As for the recipes, I have 56 of them bookmarked, and so far I've done 10 of them. Hands down, my favorite item thus far has been the mushroom bolognese. I am lucky to have access to a butter infused olive oil (but it's not actually butter, the makers use different herbs and spices, e.g., celery seed, to achieve the buttery taste). I used it to saute the onions and mushrooms and it really added a lovely flavor. For those of you that are game, I would highly recommend using a combo of olive oil and ghee, as it will give it an extra oomph.
I also made the lentil ricotta meatballs. These have major potential, but will require me to play around with them to get it just right (which I like to do with recipes anyway); however, even without tweaking they are pretty tasty. The drawback to this particular recipe is that the author does not state what type of lentils one should/could use. I emailed her and she responded within a few hours to let me know that there had been some typos in that recipe. Anyway, she said one could use the French lentils, or regular brown ones--I used the French ones. I think it would also been beneficial for her to include how to prepare lentils for any beginner that would like to approach that recipe (FYI: 1 cup lentils, to 3 cups H2O, 45 minutes cooking/simmer time, yield of about 2.5/3 cups cooked lentils). In addition, I'm going to need to play around with adding something (maybe ground flax seeds, or oats, or chickpea flour, or mozzarella...??) so that the meatballs actually bind well and stay in a ball shape. They pretty much ended up like ground "meat". It was fine since I stuck them in a sub, and they were nonetheless delicious, but it would be great to figure out how to make them keep their shape in case one wanted to serve them atop pasta, or as an appetizer, etc. Finally, I'm not really a fan of frying these guys up. I'm going to play around with pan frying them to quickly brown the outside, and baking them since I hate wasting that much oil for one dish, and it leaves a "fry" smell in the house (think falafel, and that's kind of the gist of these meatballs).
The drop biscuit chicken pot pie is excellent, and the intro story that came with it brought me to tears. My only tweak for the next round of making this will be to increase the amount of filling, since it really wasn't enough for the biscuits. They are also flexible in that you could add other veggies to the mix. I happened to have some broccoli I need to use up, but no frozen peas. Came out great.
Speaking of the biscuits, the "fluffy drop biscuit" recipe that is used for the chicken pot pie is AMAZING. Quick and delicious!
I've also made her roasted chicken which uses a pretty cool temperature technique that made the skin nice and crisp, but kept the chicken juicy. I also did her pot of beans recipe, but transferred it to the slow cooker instead of stove top. The beans were so very creamy and flavorful.
I recently made her brown butter pear and apple pie. HELLO! So good. Again, however, I would increase the filling on this one by adding another apple or so.

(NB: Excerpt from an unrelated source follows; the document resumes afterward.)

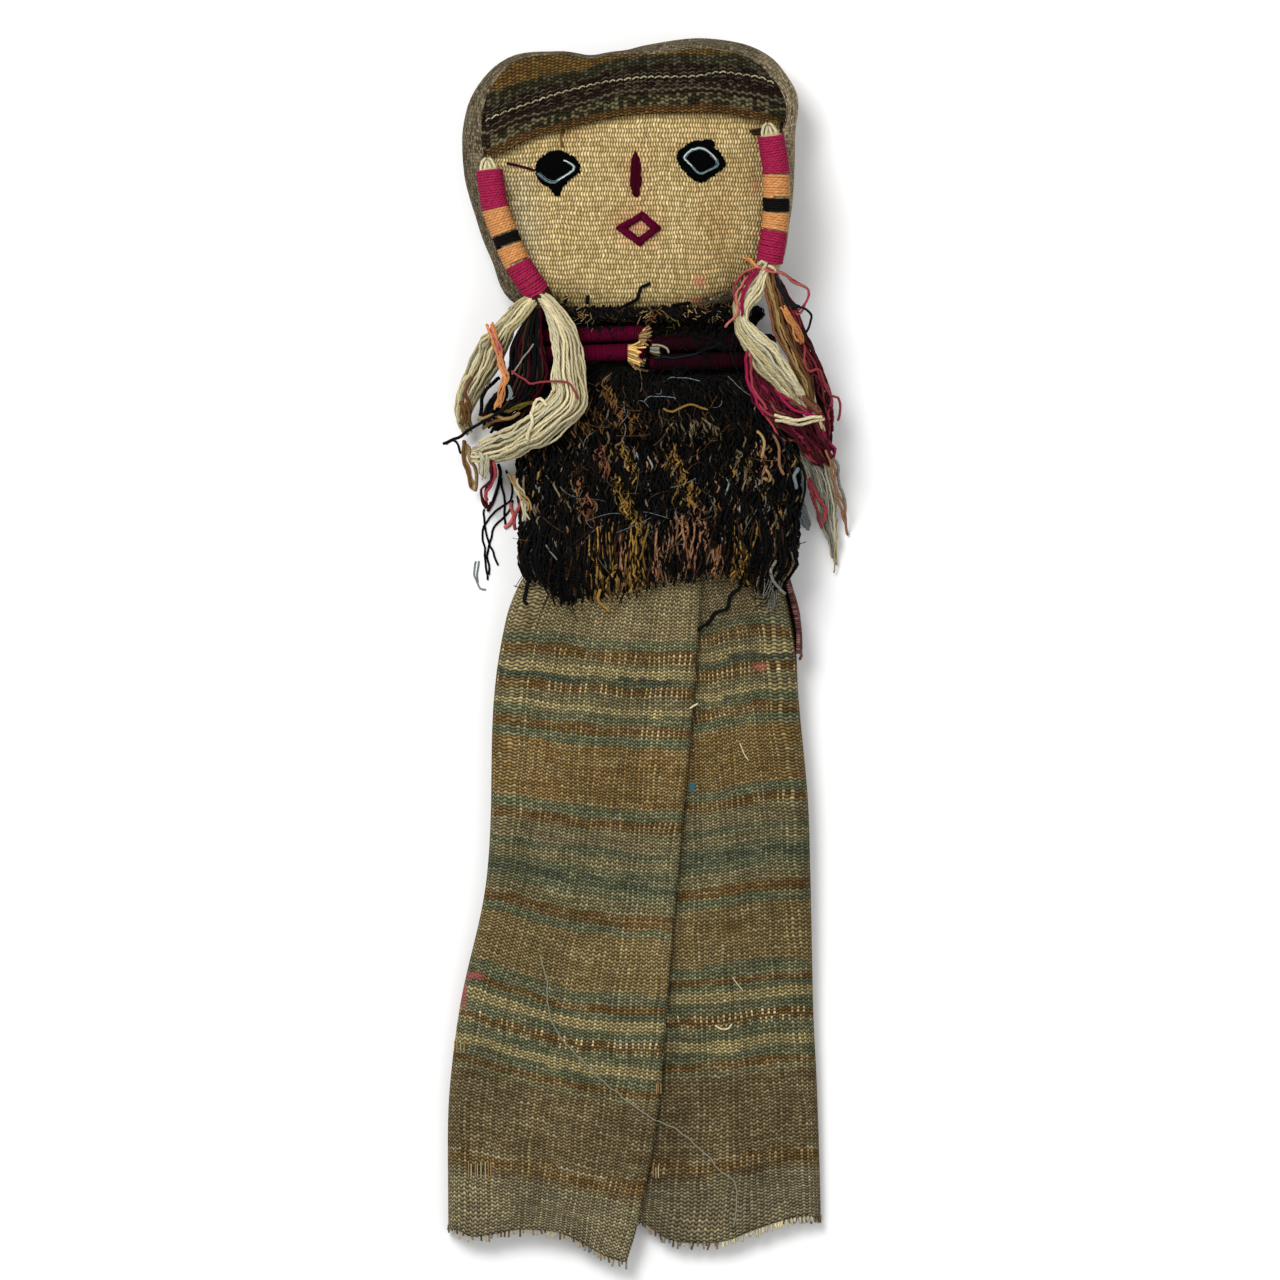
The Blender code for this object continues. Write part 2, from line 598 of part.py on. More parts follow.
def make_neck_cord(name, radius, left_y, right_y, collection):
    """A wrapped cord tied round the neck, its two ends meeting on the front."""
    left, right, back, front = NECK_CORD_GROOVE
    spread = radius + 1.5 * GAP / MM
    side = SIDE_SHARE * (front - back) + spread
    crown = CROWN_SHARE * (front - back)
    path = wrap_path(left - spread, right + spread, back - spread, side, crown,
                     NECK_CORD_LEFT_END, NECK_CORD_RIGHT_END)
    stations = []
    for k, (x, z) in enumerate(path):
        y = left_y + (right_y - left_y) * k / (len(path) - 1)
        stations.append(Vector((x, y, z)) * MM)
    rows = []
    for i, point in enumerate(stations):
        ahead = stations[min(i + 1, len(stations) - 1)]
        behind = stations[max(i - 1, 0)]
        along = (ahead - behind).normalized()
        across = Vector((0, 1, 0))
        up = along.cross(across).normalized()
        row = []
        for j in range(NECK_CORD_SIDES):
            turn = math.tau * j / NECK_CORD_SIDES
            sideways = across * (radius * MM * math.cos(turn))
            row.append(point + sideways + up * (radius * MM * math.sin(turn)))
        rows.append(row)
    return add_object(name, loft(name, rows, caps=True), "dark_magenta_yarn", collection)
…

I'm usually a fan of more crust to fruit, but in this case it was a little too much crust to fruit, but so very good nonetheless. The pears add a nice twist, and her purposeful omission of cinnamon is spot on, since you can really appreciate the flavor of the apples and pears and browned butter without the cinnamon to drown them out.
Speaking of her pie, her "foolproof pie crust" recipe is just that. Quick to pull together, roll it out, and sha-bang you have an excellent, yet easy, pie crust. The cornmeal adds a nice little bite.
Finally, my attempt at her pumpkin apple cake was an absolute disaster. But, I didn't have whole wheat pastry flour and decided to use all purpose instead. This substitution usually does not pose a problem, but in this case it did... or, it's not that good of a recipe. I won't be trying it again, so someone else may have to speak on it/vouch for it.
Overall, a great book that I am really enjoying working with. I don't want to give away the five stars just yet, because there are still so many recipes to try. I'll update again once I've covered more. But, so far, so good!